PUMPHOUSE RECREATION AREA — Walter Kirschbaum didn’t have a favorite river. Perhaps that’s part of the reason Colorado’s unheralded king of whitewater kayaking has gone so long without the recognition he deserves.
When the annual Timberline Gore Canyon Raft and Kayak Race returns to the steepest section of the entire Colorado River at noon Saturday, much of the field will recognize the name “Kirschbaum” only as that of the final Class V rapid before the race’s finish.
Some will identify it as the name of the man who first paddled a kayak — solo — beneath the 2,500-foot walls of the gorge back in 1962, navigating his homemade, canvas-decked vessel through the swirling whitewater rock garden tumbling some 350 feet over its 5-mile crux.
Only a few will know his full legacy.
Although she’s never been to the nearly 25-year-old race, Walter’s former wife, Ruth Kirschbaum, knows that legacy as well as anyone. Still, the Glenwood Springs resident who once paddled by Walter’s side has never seen the whitewater rapids that share their name, the only public recognition — informal as it may be — of her late ex-husband’s achievements as a pioneer of the sport.
“Walter didn’t talk a lot about his adventures. He didn’t want to brag,” said Ruth, 83. “He always thought it was such a gift that he was able to do that.”
Since his untimely death off the river in 1972, little bragging has been done on Walter Kirschbaum’s behalf. There is no “Kirschbaum Award” given away at the Gore Canyon Race he arguably spawned. An attempt to have the relatively new Glenwood Whitewater Park named in his honor has gathered little steam.
Perhaps, then, it’s time for the bragging to begin. The only question is: where?
A German emigrant, Kirschbaum was first invited to Colorado as a competitor in the FIBArk races in 1955, two years after winning the kayak slalom world championships in Italy. Upon discovering the rivers of the American West, he all but abandoned racing in favor of exploration, turning his attention to first descents in boats he and Ruth built at home in Denver.
His goal, according to late guidebook author and paddling protege Fletcher Anderson, became running every significant piece of whitewater in the Colorado River drainage, which Anderson said he did by the fall of 1965.

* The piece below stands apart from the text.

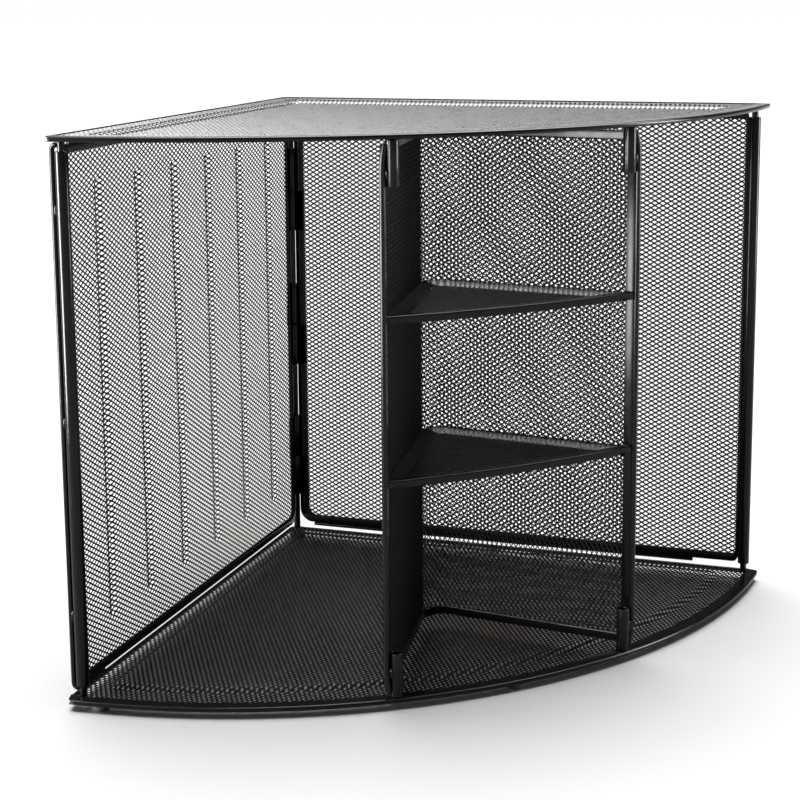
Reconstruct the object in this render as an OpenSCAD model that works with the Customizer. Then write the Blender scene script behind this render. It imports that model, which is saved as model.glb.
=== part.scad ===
// Quarter-round corner desk organizer: two wire mesh trays joined by two hinged
// mesh walls and a free-standing V-shaped mesh shelf unit. Millimetres, +Z up.
// Origin: the centre of the bounding box on the floor, under the rubber feet.

/* [Overall] */
// Length of each straight side of the trays
leg = 360; // [340:5:380]
// Height from the floor to the top of the upper tray
total_h = 340; // [320:5:360]
// How far behind the rear corner the centre of the front curve lies, on each axis
curve_back = 16; // [0:1:30]
// Radius of the rear corner of the trays
rear_corner_r = 6; // [3:1:10]

/* [Trays] */
// Height of a tray's folded edge
rim_h = 3; // [3:0.5:5]
// Width of the flat strip along the curved front edge
rim_w = 9; // [8:0.5:10]
// Width of the folded hem along the straight sides
hem_w = 2.5; // [2:0.1:2.6]
// Width of the flat border along the straight sides
side_border = 14; // [13:1:20]
// Width of the flat border behind the curved front edge
front_border = 23; // [20:1:24]
// Height by which the middle panel is pressed up in the lower tray and down in the upper one
panel_rise = 3; // [1:0.5:3]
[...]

His resume includes the first kayak descent without portage of the 296-mile Grand Canyon (the only such descent before the Glen Canyon Dam) in June 1960, the first descent without portage of Cataract Canyon (a requirement of the ranger to receive the Grand Canyon permit) the year before, and pioneering portage-free routes on the Colorado River through Westwater Canyon as well.
As a language teacher and kayak instructor at Colorado Rocky Mountain School in Carbondale, Kirschbaum began notching first descents on segments of the nearby Crystal River and the burly Cross Mountain Gorge on the Yampa River before attempting perhaps his most audacious feat with a solo run of the Gunnison River’s treacherous Black Canyon near Montrose in 1961 or 1962.
The remote run dropping roughly 75 feet per mile wasn’t repeated again until 1975, then by a team of four, and sees little traffic to this day.
“He was very self-conscious and self-effacing,” Ruth said. “One of the reasons he dared what he did was to convince himself that he was a brave human being. It helped him with his own self-image.”
Paddling a leaky, 14-foot canvas and fiberglass kayak without a seat or foot braces, Kirschbaum was wise enough to portage the first two rugged drops of Gore Canyon before tackling the remaining rapids, including the technical rock slalom now serving as his namesake, with expertise. Not until the late 1970s would Roger Paris and Walt Blackadar kayak the run in its entirety.
These days, expert kayakers paddling shorter, plastic kayaks Ruth describes as “little bananas” complete laps through the canyon in less than half an hour. For many, Kirschbaum Rapid serves as the highlight.
The hidden whitewater gem is an appropriately humble place to begin the overdue recognition of Colorado’s most historically significant paddler. The Glenwood Springs Whitewater Park, in the place Kirschbaum helped put on the paddling map since 1966, would seem a logical next step.
Ruth and her four sons — three of whom still call Colorado home — are among a small cadre of folks hoping for a plaque or bench recognizing Kirschbaum’s contributions alongside the Colorado River in Glenwood. Ruth admits, though, that almost any of the many rivers the modest kayaker knew and loved would probably do just fine by him.
“I don’t think he differentiated,” she said. “He loved all of them.”